• Recorded information
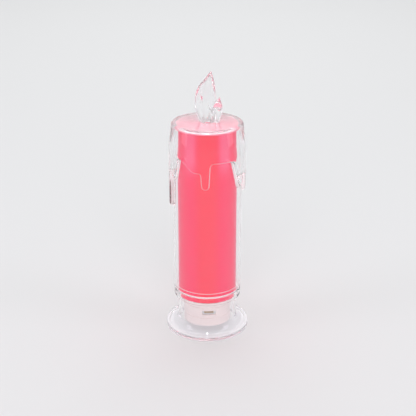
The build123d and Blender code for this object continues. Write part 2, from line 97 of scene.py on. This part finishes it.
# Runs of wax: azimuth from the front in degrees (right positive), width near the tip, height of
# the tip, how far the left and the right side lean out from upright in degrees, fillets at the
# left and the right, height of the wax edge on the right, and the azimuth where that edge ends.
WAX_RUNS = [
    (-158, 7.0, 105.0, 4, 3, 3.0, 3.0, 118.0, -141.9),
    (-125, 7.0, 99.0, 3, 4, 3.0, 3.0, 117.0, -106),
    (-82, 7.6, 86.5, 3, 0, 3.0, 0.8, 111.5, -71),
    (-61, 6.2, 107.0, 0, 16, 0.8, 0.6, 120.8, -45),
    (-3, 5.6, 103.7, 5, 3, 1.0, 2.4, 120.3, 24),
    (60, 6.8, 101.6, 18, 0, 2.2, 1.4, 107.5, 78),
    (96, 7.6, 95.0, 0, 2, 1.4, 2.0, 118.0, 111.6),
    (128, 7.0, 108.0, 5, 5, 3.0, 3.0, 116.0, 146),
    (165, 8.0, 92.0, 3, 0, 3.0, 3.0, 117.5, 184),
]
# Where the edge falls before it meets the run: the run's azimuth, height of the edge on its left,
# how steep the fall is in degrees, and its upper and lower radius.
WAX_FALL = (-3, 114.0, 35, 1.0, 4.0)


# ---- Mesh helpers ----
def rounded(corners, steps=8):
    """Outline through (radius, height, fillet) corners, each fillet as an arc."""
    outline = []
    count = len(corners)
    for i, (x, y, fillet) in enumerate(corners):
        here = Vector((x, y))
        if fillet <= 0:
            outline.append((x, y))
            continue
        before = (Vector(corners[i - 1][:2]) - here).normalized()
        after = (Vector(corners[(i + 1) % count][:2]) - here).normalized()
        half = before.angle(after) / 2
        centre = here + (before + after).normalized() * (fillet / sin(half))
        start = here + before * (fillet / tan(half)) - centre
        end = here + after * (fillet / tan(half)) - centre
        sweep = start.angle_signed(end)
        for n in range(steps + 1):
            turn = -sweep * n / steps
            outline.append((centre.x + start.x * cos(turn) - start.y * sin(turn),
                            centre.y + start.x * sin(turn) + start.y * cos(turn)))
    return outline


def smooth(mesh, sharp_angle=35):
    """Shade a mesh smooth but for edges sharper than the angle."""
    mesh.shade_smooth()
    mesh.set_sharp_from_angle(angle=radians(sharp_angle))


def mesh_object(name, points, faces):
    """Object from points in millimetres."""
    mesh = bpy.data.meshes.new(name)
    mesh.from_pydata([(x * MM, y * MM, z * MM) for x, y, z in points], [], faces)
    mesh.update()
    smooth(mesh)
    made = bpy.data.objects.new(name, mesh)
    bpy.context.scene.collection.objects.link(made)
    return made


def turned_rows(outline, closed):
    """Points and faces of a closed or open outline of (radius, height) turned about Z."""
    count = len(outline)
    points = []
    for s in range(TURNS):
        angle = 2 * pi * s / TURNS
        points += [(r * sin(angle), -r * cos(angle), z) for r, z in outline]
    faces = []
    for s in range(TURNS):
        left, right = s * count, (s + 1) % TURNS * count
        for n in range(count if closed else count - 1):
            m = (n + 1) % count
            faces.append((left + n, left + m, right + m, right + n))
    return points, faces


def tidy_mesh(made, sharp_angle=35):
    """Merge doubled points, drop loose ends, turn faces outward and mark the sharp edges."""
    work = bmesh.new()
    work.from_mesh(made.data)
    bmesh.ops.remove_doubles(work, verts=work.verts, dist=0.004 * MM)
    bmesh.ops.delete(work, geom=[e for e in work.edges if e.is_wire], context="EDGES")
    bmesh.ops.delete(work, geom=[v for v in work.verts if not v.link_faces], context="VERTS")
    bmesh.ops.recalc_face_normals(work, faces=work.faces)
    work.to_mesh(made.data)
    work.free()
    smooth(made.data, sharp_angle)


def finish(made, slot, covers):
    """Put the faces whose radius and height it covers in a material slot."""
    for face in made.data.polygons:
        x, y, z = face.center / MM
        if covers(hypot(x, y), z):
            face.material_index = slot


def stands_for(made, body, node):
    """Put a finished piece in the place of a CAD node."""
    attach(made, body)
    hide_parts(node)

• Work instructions
Return nothing but the lines from the first line of the listing through the line with "WAX_FALL = (-3, 114.0, 35, 1.0, 4.0)", please, keeping every one of them unchanged.

• Full response
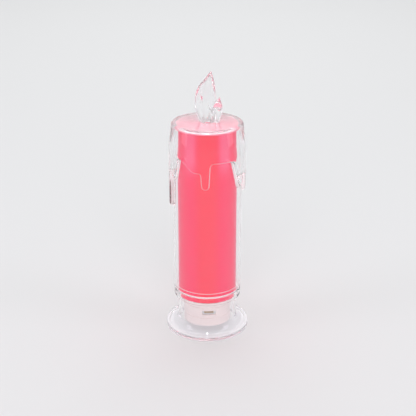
The build123d and Blender code for this object continues. Write part 2, from line 97 of scene.py on. This part finishes it.
# Runs of wax: azimuth from the front in degrees (right positive), width near the tip, height of
# the tip, how far the left and the right side lean out from upright in degrees, fillets at the
# left and the right, height of the wax edge on the right, and the azimuth where that edge ends.
WAX_RUNS = [
    (-158, 7.0, 105.0, 4, 3, 3.0, 3.0, 118.0, -141.9),
    (-125, 7.0, 99.0, 3, 4, 3.0, 3.0, 117.0, -106),
    (-82, 7.6, 86.5, 3, 0, 3.0, 0.8, 111.5, -71),
    (-61, 6.2, 107.0, 0, 16, 0.8, 0.6, 120.8, -45),
    (-3, 5.6, 103.7, 5, 3, 1.0, 2.4, 120.3, 24),
    (60, 6.8, 101.6, 18, 0, 2.2, 1.4, 107.5, 78),
    (96, 7.6, 95.0, 0, 2, 1.4, 2.0, 118.0, 111.6),
    (128, 7.0, 108.0, 5, 5, 3.0, 3.0, 116.0, 146),
    (165, 8.0, 92.0, 3, 0, 3.0, 3.0, 117.5, 184),
]
# Where the edge falls before it meets the run: the run's azimuth, height of the edge on its left,
# how steep the fall is in degrees, and its upper and lower radius.
WAX_FALL = (-3, 114.0, 35, 1.0, 4.0)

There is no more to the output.